-- start of STORED DATA --
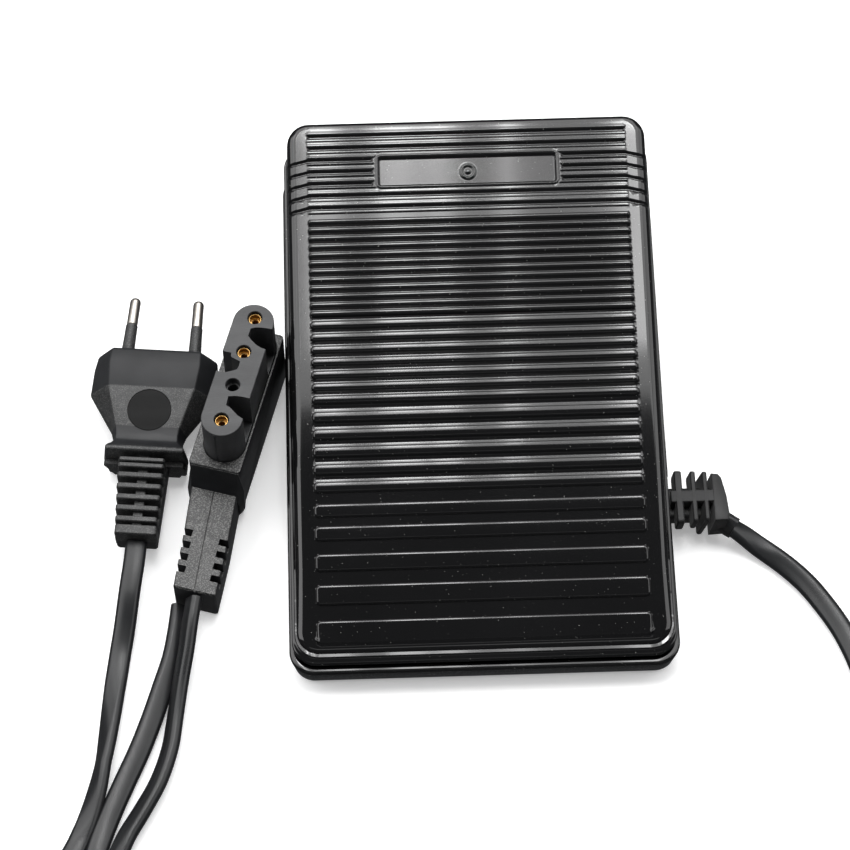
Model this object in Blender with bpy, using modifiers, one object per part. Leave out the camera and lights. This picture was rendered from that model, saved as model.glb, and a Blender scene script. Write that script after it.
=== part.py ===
"""Sewing machine foot pedal with its mains lead: Euro plug, machine connector and cords.

Frame: +X to the side where the cord leaves, +Y to the high toe end, +Z up.
The origin is the middle of the pedal's footprint, on the floor.
Driving dimensions are in millimetres and each mesh is scaled to metres once, when it is made.
"""

import math

import bmesh
import bpy
from mathutils import Euler, Matrix, Vector

MM = 0.001
GAP = 0.3                      # clearance between neighbouring pieces

# Pedal base, a shallow tray.
BASE_HALF_W = 51.0
BASE_HALF_L = 74.6
BASE_CORNER = 6.6
BASE_WALL = 2.0
BASE_BOTTOM = 0.8              # the pads lift the tray by this much
FLOOR_TOP = 3.0
RIM_HEEL = 8.3
RIM_TOE = 18.5

# Pedal lid, a sloped cap whose skirt dips into the tray.
LID_HEEL_Y = -68.9             # where the tread begins
LID_HEEL_Z = 12.6
LID_SLOPE = 0.2283             # rise of the tread for each mm toward the toe
LID_THICK = 2.2
SKIRT_HALF_W = 48.0
SKIRT_HEEL_Y = -71.3
SKIRT_TOE_Y = 70.8
SKIRT_WALL = 1.8
FLANGE_HALF_W = 50.2
FLANGE_HEEL_Y = -73.0
FLANGE_TOE_Y = 74.4
FLANGE_THICK = 1.1
FLANGE_HEEL_Z = 9.6
FLANGE_TOE_Z = 31.0
CROWN_HALF_W = 48.9            # the cap above the flange
CROWN_Y = (-70.4, 73.9)
CROWN_CORNER = 5.6

# Tread: long grooves at the toe, then rows of ribs that grow wider toward the heel.
RIB_HALF_W = 43.5
RIB_HEIGHT = 0.6
GROOVE_FIRST_Y = 69.2
GROOVE_PITCH = 3.37
GROOVE_COUNT = 7
RIB_ROWS = [                   # first row, pitch, count, rib width
    (45.8, 2.31, 12, 1.3),
    (17.6, 3.39, 7, 2.0),
    (-7.1, 4.70, 5, 2.6),
]
HEEL_BARS = [                  # toe-side edge, width
    (-31.8, 3.4),
    (-37.7, 3.7),
    (-45.0, 4.4),
    (-53.1, 5.1),
    (-62.4, 6.1),
]
PANEL_HALF_W = 24.3
PANEL_Y = (54.9, 63.1)
PANEL_DEPTH = 0.7

# Lid hinge across the heel.
HINGE_Y = -61.0
HINGE_Z = 8.0
HINGE_X = 37.0
HINGE_PIN_R = 1.25
HINGE_HOLE_R = 1.55

# Speed control: a rack under the lid turns the pinion of a potentiometer.
RACK_R = 60.0                  # pitch radius about the lid hinge
PINION_R = 4.0
PINION_TEETH = 11
TOOTH_ADD = 0.55
TOOTH_DED = 0.85
PINION_Z = 12.2
PINION_Y = HINGE_Y + math.sqrt((RACK_R + PINION_R + 0.1) ** 2 - (PINION_Z - HINGE_Z) ** 2)

# Return springs.
SPRING_X = 40.0
SPRING_Y = 38.0
SPRING_R = 4.4
SPRING_WIRE = 0.6
SPRING_TURNS = 6
END_TURN = 0.9                 # share of a turn that lies close at each end
CLOSE_PITCH = 1.4

# Circuit board and its posts.
BOARD_HALF_W = 31.0
BOARD_Y = (13.0, 63.0)
BOARD_Z = 8.3
BOARD_THICK = 1.6
BOARD_TOP = BOARD_Z + BOARD_THICK
BOARD_SCREWS = [(-26.0, 18.0), (26.0, 18.0), (-26.0, 58.0), (26.0, 58.0)]

# Switch that the lid works through a lever.
SWITCH_X = -24.0
LEVER_Y = -38.5
LEVER_Z = 13.6
LEVER_LENGTH = 18.0
LEVER_REST = math.radians(11.5)
BUTTON_Y = -31.0

# Cord entry through the right wall.
ENTRY_Y = -27.0
ENTRY_Z = 6.5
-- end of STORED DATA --
• _TASK REQUIREMENTS_: Return nothing but the lines from the start of the listing above through the line containing "connector and cords.", exactly as given.

• _FINAL ANSWER_:
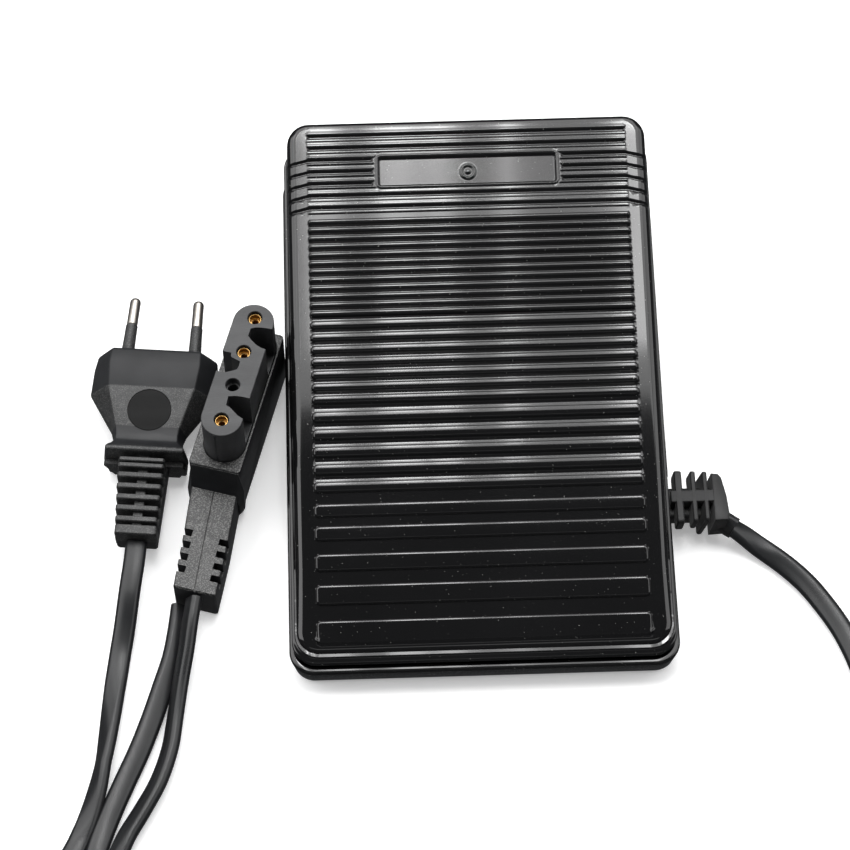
Model this object in Blender with bpy, using modifiers, one object per part. Leave out the camera and lights. This picture was rendered from that model, saved as model.glb, and a Blender scene script. Write that script after it.
=== part.py ===
"""Sewing machine foot pedal with its mains lead: Euro plug, machine connector and cords.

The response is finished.